**STATED GOAL**
Please write out the complete listing that follows, exactly as it reads.

**DATA LINES**
-- -- --

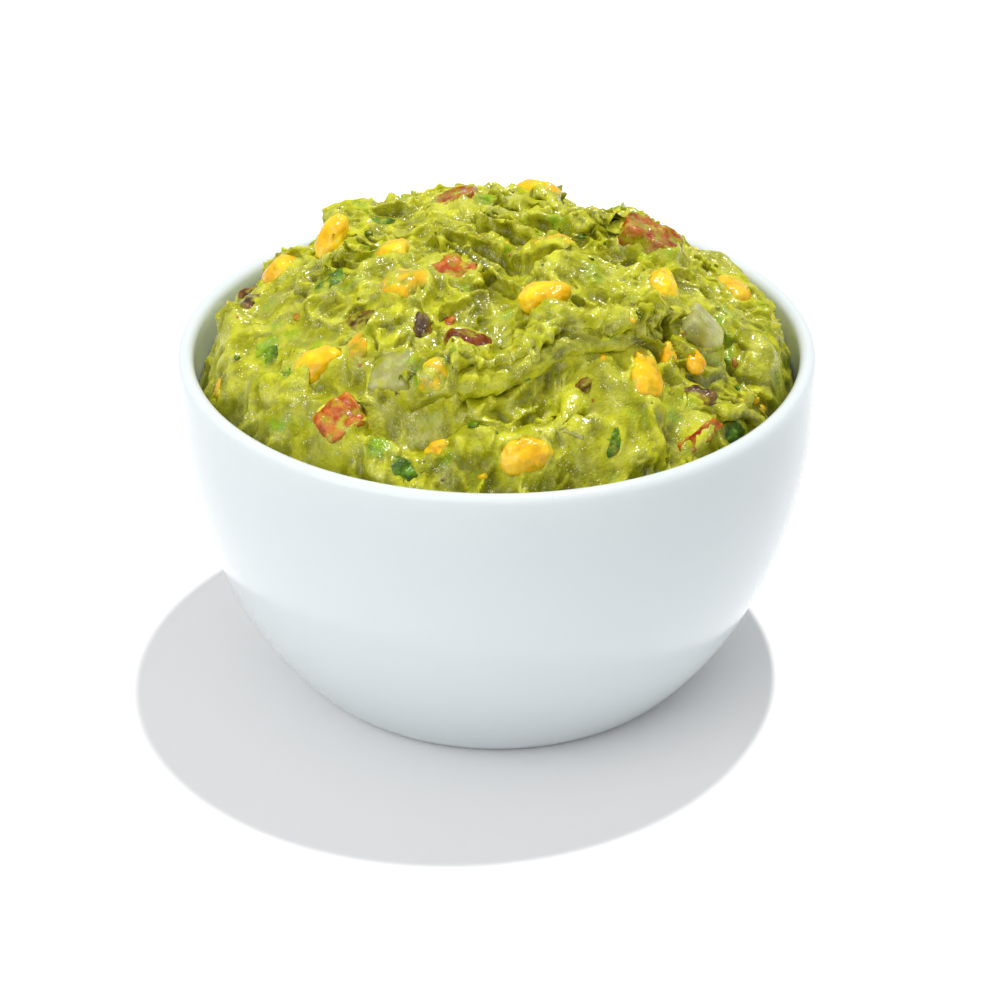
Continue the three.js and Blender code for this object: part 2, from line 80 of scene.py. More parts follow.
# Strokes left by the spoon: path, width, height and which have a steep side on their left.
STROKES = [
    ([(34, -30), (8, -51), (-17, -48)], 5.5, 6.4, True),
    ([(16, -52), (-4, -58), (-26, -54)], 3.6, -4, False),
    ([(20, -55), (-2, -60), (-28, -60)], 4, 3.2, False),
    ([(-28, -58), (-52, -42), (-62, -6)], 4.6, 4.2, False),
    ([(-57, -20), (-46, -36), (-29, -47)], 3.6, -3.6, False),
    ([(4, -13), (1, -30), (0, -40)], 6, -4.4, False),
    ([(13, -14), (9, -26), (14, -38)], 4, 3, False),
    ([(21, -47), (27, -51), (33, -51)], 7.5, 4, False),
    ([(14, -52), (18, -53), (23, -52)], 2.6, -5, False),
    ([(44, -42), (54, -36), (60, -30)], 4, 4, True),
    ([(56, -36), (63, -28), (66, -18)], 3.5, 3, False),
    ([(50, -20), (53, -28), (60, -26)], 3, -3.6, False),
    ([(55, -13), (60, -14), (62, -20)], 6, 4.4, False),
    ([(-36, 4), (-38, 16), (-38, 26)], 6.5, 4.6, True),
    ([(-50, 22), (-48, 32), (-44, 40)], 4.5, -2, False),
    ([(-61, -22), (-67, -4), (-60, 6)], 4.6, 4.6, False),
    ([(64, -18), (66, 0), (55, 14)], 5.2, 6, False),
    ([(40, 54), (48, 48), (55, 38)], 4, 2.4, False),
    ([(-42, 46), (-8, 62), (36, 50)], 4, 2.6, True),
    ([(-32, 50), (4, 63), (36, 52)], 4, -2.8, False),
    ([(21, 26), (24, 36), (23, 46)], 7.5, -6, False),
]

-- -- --

**RIGHT ANSWER**
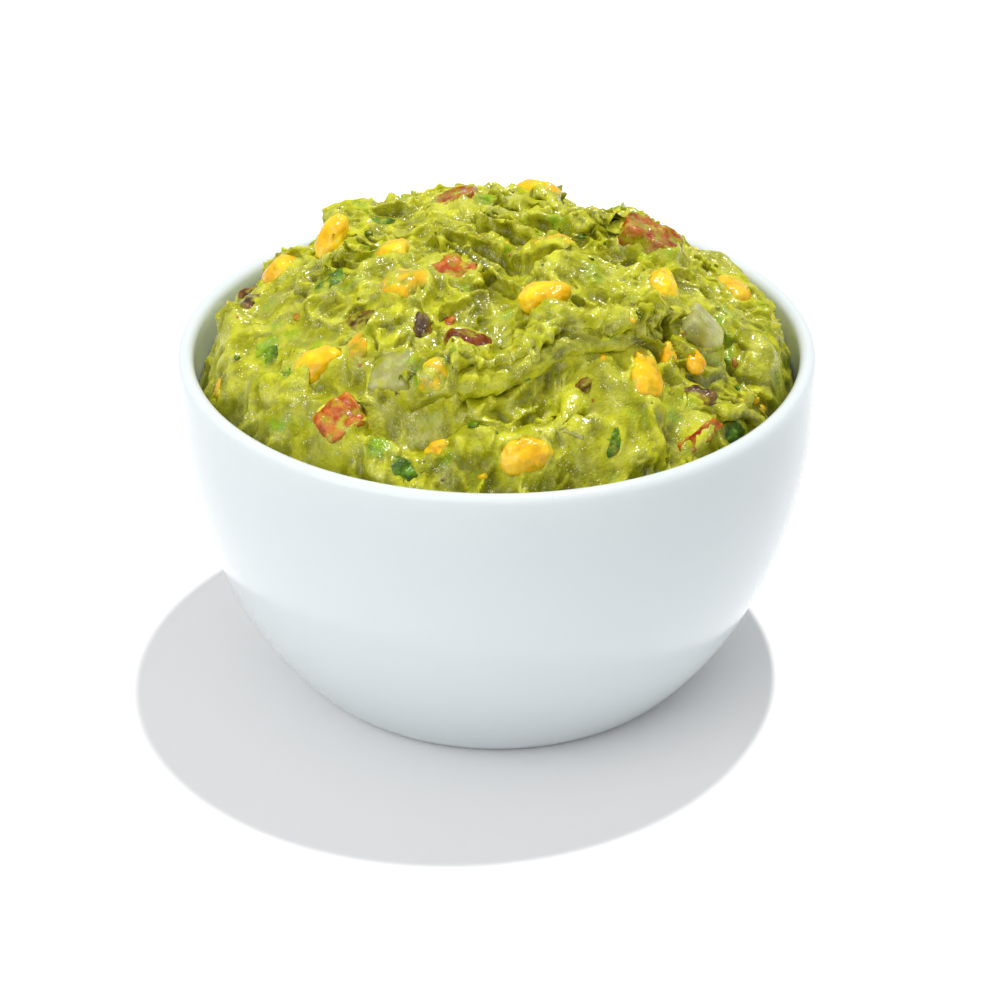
Continue the three.js and Blender code for this object: part 2, from line 80 of scene.py. More parts follow.
# Strokes left by the spoon: path, width, height and which have a steep side on their left.
STROKES = [
    ([(34, -30), (8, -51), (-17, -48)], 5.5, 6.4, True),
    ([(16, -52), (-4, -58), (-26, -54)], 3.6, -4, False),
    ([(20, -55), (-2, -60), (-28, -60)], 4, 3.2, False),
    ([(-28, -58), (-52, -42), (-62, -6)], 4.6, 4.2, False),
    ([(-57, -20), (-46, -36), (-29, -47)], 3.6, -3.6, False),
    ([(4, -13), (1, -30), (0, -40)], 6, -4.4, False),
    ([(13, -14), (9, -26), (14, -38)], 4, 3, False),
    ([(21, -47), (27, -51), (33, -51)], 7.5, 4, False),
    ([(14, -52), (18, -53), (23, -52)], 2.6, -5, False),
    ([(44, -42), (54, -36), (60, -30)], 4, 4, True),
    ([(56, -36), (63, -28), (66, -18)], 3.5, 3, False),
    ([(50, -20), (53, -28), (60, -26)], 3, -3.6, False),
    ([(55, -13), (60, -14), (62, -20)], 6, 4.4, False),
    ([(-36, 4), (-38, 16), (-38, 26)], 6.5, 4.6, True),
    ([(-50, 22), (-48, 32), (-44, 40)], 4.5, -2, False),
    ([(-61, -22), (-67, -4), (-60, 6)], 4.6, 4.6, False),
    ([(64, -18), (66, 0), (55, 14)], 5.2, 6, False),
    ([(40, 54), (48, 48), (55, 38)], 4, 2.4, False),
    ([(-42, 46), (-8, 62), (36, 50)], 4, 2.6, True),
    ([(-32, 50), (4, 63), (36, 52)], 4, -2.8, False),
    ([(21, 26), (24, 36), (23, 46)], 7.5, -6, False),
]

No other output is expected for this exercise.